In something of a departure from Elizabeth, who kept her speeches focused mainly on the Christian meaning of Christmas, the King offered a more inclusive message and spoke about other faiths.

“While Christmas is, of course, a Christian celebration, the power of light overcoming darkness is celebrated across the boundaries of faith and belief,” he said.

He paid tribute to charities and volunteers who help those in need. “Our churches, synagogues, mosques, temples and gurdwaras have once again united in feeding the hungry, providing love and support throughout the year,” he added. “Such heartfelt solidarity is the most inspiring expression of loving our neighbour as ourself.”

The King has long been interested in other religions. But one of his duties as King is to be “defender of the faith” and supreme governor of the Church of England.

In 1994, then-Prince Charles caused controversy by saying that he would rather be seen as “defender of faith.” He later remarked that “as far as the role of the Church of England is concerned, it is not to defend Anglicanism to the exclusion of other religions. Instead, the Church has a duty to protect the free practice of all faiths in this country.”

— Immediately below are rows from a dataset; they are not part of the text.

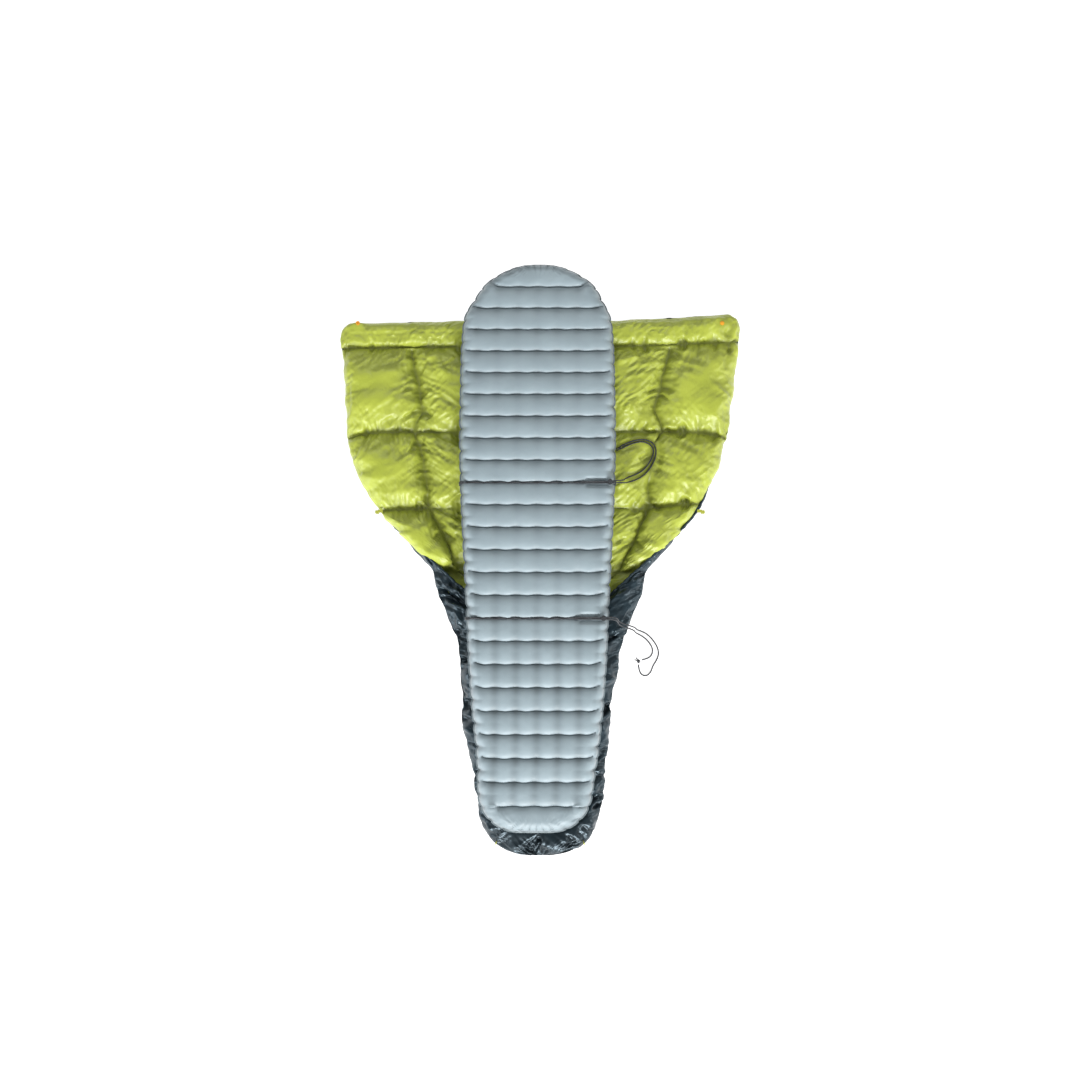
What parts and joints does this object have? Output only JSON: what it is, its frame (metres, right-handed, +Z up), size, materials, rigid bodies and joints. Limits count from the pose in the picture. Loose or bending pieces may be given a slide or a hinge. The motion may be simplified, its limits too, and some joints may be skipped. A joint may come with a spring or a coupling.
{
  "type": "camp quilt",
  "caption": "open-back down camping quilt with closed footbox, laid face down, with an inflatable sleeping pad held on it by two elastic cord straps",
  "frame": {"origin": "centre of the overall outline, on the ground under the quilt (strap tails left out)", "axes": "+Z up out of the open back, +Y from the foot to the head, +X across to the side with the cord locks"},
  "size_m": [1.332, 1.902, 0.1454],
  "materials": {
    "shell_fabric": "glossy slate ripstop nylon",
    "liner_fabric": "glossy lime nylon taffeta",
    "down_fill": "white down clusters",
    "baffle_mesh": "fine nylon mesh",
    "elastic_tape": "woven elastic tape",
    "webbing_loop": "lime grosgrain tape",
    "snap_plastic": "moulded snap",
    "pad_fabric": "matt laminated polyester, grey-blue",
    "pad_web_film": "clear film",
    "valve_plastic": "moulded valve",
    "valve_pin_metal": "steel pin",
    "elastic_cord": "braided elastic cord, charcoal",
    "lock_plastic": "moulded cord lock",
    "spring_steel": "coil spring"
  },
  "bodies": {
    "quilt": {"centre_shell": "shell_fabric", "centre_liner": "liner_fabric", "centre_upper_down": "down_fill", "centre_middle_down": "down_fill", "centre_lower_down": "down_fill", "centre_baffle_meshes": "baffle_mesh", "centre_collar_casing": "liner_fabric", "centre_collar_down": "down_fill", "collar_elastic_tape": "elastic_tape", "footbox_front_shell": "shell_fabric", "footbox_front_down": "down_fill", "footbox_liner": "liner_fabric", "footbox_back_down": "down_fill", "footbox_back_shell": "shell_fabric", "footbox_side_down": "down_fill", "footbox_baffle_meshes": "baffle_mesh", "toe_hang_loops": "webbing_loop"},
    "left_wing": {"left_wing_shell": "shell_fabric", "left_wing_liner": "liner_fabric", "left_wing_upper_down": "down_fill", "left_wing_middle_down": "down_fill", "left_wing_lower_down": "down_fill", "left_wing_baffle_meshes": "baffle_mesh", "left_wing_collar_casing": "liner_fabric", "left_wing_collar_down": "down_fill", "left_wing_strap_loop": "webbing_loop", "left_collar_snap_socket": "snap_plastic"},
    "right_wing": {"right_wing_shell": "shell_fabric", "right_wing_liner": "liner_fabric", "right_wing_upper_down": "down_fill", "right_wing_middle_down": "down_fill", "right_wing_lower_down": "down_fill", "right_wing_baffle_meshes": "baffle_mesh", "right_wing_collar_casing": "liner_fabric", "right_wing_collar_down": "down_fill", "right_wing_strap_loop": "webbing_loop", "right_collar_snap_stud": "snap_plastic"},
    "pad": {"pad_face_film": "pad_fabric", "pad_base_film": "pad_fabric", "pad_edge_weld": "pad_fabric", "pad_baffle_webs": "pad_web_film", "valve_housing": "valve_plastic", "valve_hinge_pin": "valve_pin_metal", "valve_membrane": "pad_web_film", "upper_strap_band": "elastic_cord", "upper_tail_a": "elastic_cord", "upper_tail_b": "elastic_cord", "upper_tail_knot": "elastic_cord", "lower_strap_band": "elastic_cord", "lower_tail_a": "elastic_cord", "lower_tail_b": "elastic_cord", "lower_tail_knot": "elastic_cord"},
    "valve_flap": {"valve_cap": "valve_plastic"},
    "upper_lock": {"upper_lock_body": "lock_plastic", "upper_lock_spring": "spring_steel"},
    "upper_plunger": {"upper_lock_plunger": "lock_plastic"},
    "lower_lock": {"lower_lock_body": "lock_plastic", "lower_lock_spring": "spring_steel"},
    "lower_plunger": {"lower_lock_plunger": "lock_plastic"}
  },
  "joints": [
    {"name": "left_wing_fold", "type": "hinge", "parent": "quilt", "child": "left_wing", "pos_m": [-0.39, 0.4, 0.045], "axis": [0, 1, 0], "range_deg": [0, 90]},
    {"name": "right_wing_fold", "type": "hinge", "parent": "quilt", "child": "right_wing", "pos_m": [0.39, 0.4, 0.045], "axis": [0, -1, 0], "range_deg": [0, 90]},
    {"name": "pad_lift", "type": "slide", "parent": "quilt", "child": "pad", "axis": [0, 0, 1], "range_m": [0, 0.25]},
    {"name": "valve_cap_hinge", "type": "hinge", "parent": "pad", "child": "valve_flap", "pos_m": [0.12, 0.856, 0.0556], "axis": [1, 0, 0], "range_deg": [0, 150]},
    {"name": "upper_lock_slide", "type": "slide", "parent": "pad", "child": "upper_lock", "axis": [-1, 0, 0], "range_m": [0, 0.06]},
    {"name": "upper_plunger_press", "type": "slide", "parent": "upper_lock", "child": "upper_plunger", "axis": [0, 0, -1], "range_m": [0, 0.002], "stiffness_N_per_m": 900, "springref_m": -0.001, "deforming": ["upper_lock_spring"]},
    {"name": "lower_lock_slide", "type": "slide", "parent": "pad", "child": "lower_lock", "axis": [-1, 0, 0], "range_m": [0, 0.06]},
    {"name": "lower_plunger_press", "type": "slide", "parent": "lower_lock", "child": "lower_plunger", "axis": [0, 0, -1], "range_m": [0, 0.002], "stiffness_N_per_m": 900, "springref_m": -0.001, "deforming": ["lower_lock_spring"]}
  ]
}
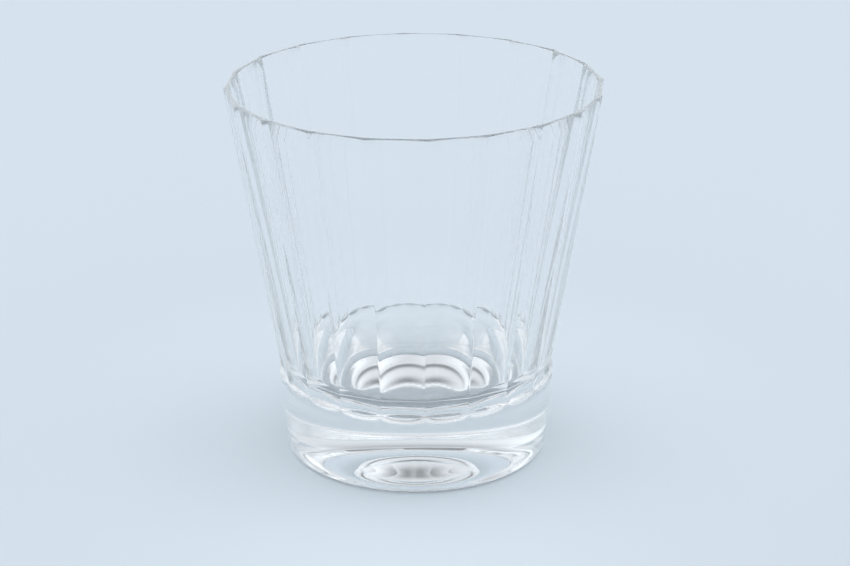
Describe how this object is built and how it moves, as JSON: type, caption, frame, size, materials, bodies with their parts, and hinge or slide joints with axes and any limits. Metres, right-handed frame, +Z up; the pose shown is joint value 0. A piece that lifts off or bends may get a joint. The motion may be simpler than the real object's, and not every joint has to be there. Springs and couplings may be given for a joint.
{
  "type": "faceted mixing glass",
  "caption": "Clear tapered bar glass with flat vertical facets outside, a smooth inside, a plain rim and a thick solid base, for stirring and serving drinks.",
  "frame": {"origin": "centre of the base, on the surface the glass stands on", "axes": "+Z up along the glass's axis; +X through one ridge between two facets"},
  "size_m": [0.0938, 0.0938, 0.096],
  "materials": {
    "clear_glass": "polished clear"
  },
  "bodies": {
    "root": {"glass_body": "clear_glass"}
  },
  "joints": []
}
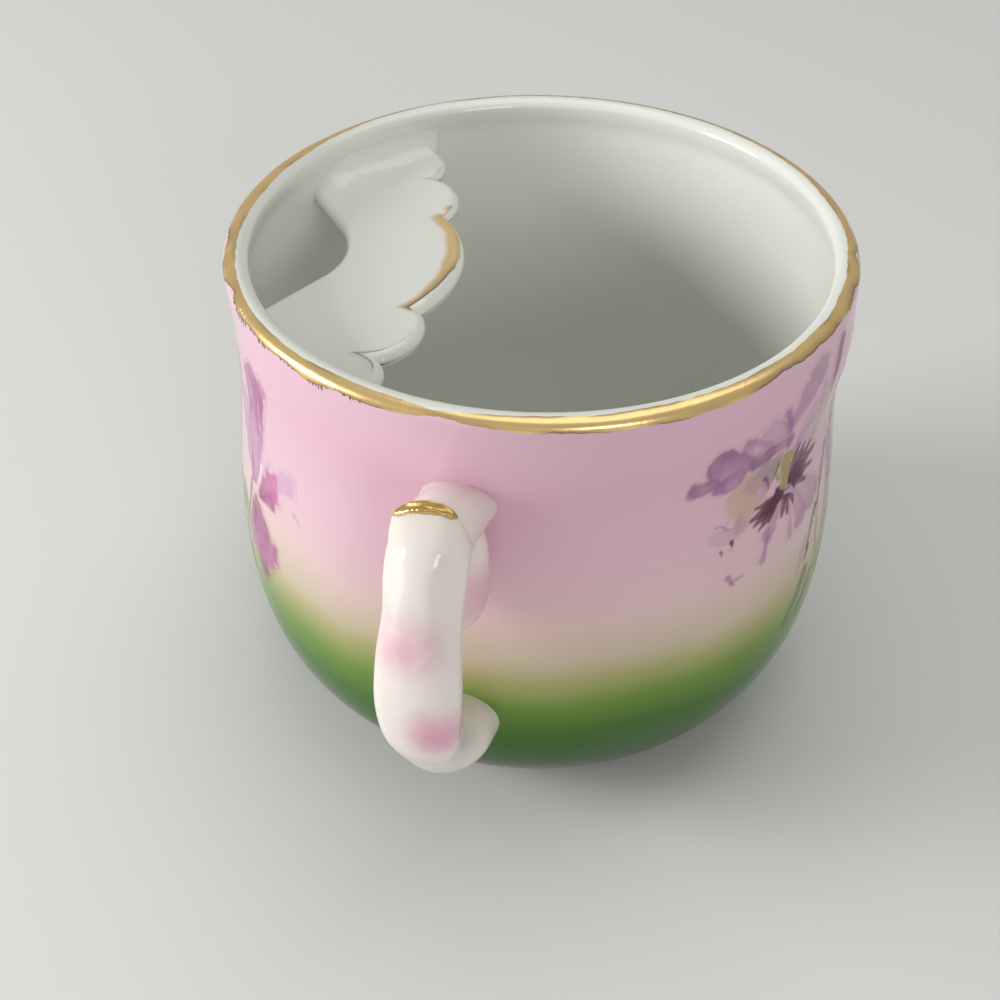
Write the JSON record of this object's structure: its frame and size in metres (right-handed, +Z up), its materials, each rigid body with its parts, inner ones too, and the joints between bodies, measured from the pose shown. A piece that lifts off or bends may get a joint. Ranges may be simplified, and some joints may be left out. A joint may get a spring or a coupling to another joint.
{
  "type": "moustache cup",
  "caption": "Bellied porcelain cup with a scroll handle, a gilt rim, flower sprays and a scalloped guard inside the lip that keeps a moustache dry.",
  "frame": {"origin": "centre of the foot ring, on the surface that the cup stands on", "axes": "+X from the cup's axis towards the handle, +Z up along the cup's axis"},
  "size_m": [0.1226, 0.102, 0.086],
  "materials": {
    "glazed_porcelain": "gloss glaze",
    "bare_porcelain": "unglazed, ground flat",
    "white_porcelain": "gloss glaze",
    "tinted_porcelain": "gloss glaze",
    "rim_gilt": "worn fired gilding",
    "guard_gilt": "worn fired gilding",
    "crest_gilt": "worn fired gilding",
    "right_transfer": "fired transfer print",
    "left_transfer": "fired transfer print"
  },
  "bodies": {
    "root": {"bowl": "glazed_porcelain", "foot_ring": "bare_porcelain", "moustache_guard": "white_porcelain", "handle": "tinted_porcelain", "rim_gilding": "rim_gilt", "guard_gilding": "guard_gilt", "crest_gilding": "crest_gilt", "right_spray": "right_transfer", "left_spray": "left_transfer"}
  },
  "joints": []
}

During his Christmas speech, the King recalled his trip to Bethlehem and the Church of the Nativity two years ago during a historic visit to the Palestinian territories. “It meant more to me than I can possibly express to stand on that spot where, as the Bible tells us, ‘the light that has come into the world’ was born,” he said. “So, whatever faith you have, or whether you have none, it is in this life-giving light, and with the true humility that lies in our service to others, that I believe we can find hope for the future. Let us therefore celebrate it together and cherish it always.”

The King spent Christmas Day at the royal estate at Sandringham, in Norfolk, where the Royal Family traditionally gathers for the holiday. The King led the family’s walk to nearby St. Mary Magdalene Church for the morning service. He was joined by Camilla, the Queen Consort, as well as the Prince and Princess of Wales, their children and other senior royals. This was the first time the family had celebrated Christmas at Sandringham since 2019, because of the COVID-19 pandemic.

The tradition of the monarch’s Christmas broadcast dates from 1932, when King Charles’s great-grandfather, King George V, addressed Britain and the British Empire by radio. Queen Elizabeth II delivered her first message in 1952 and made her first television broadcast in 1957.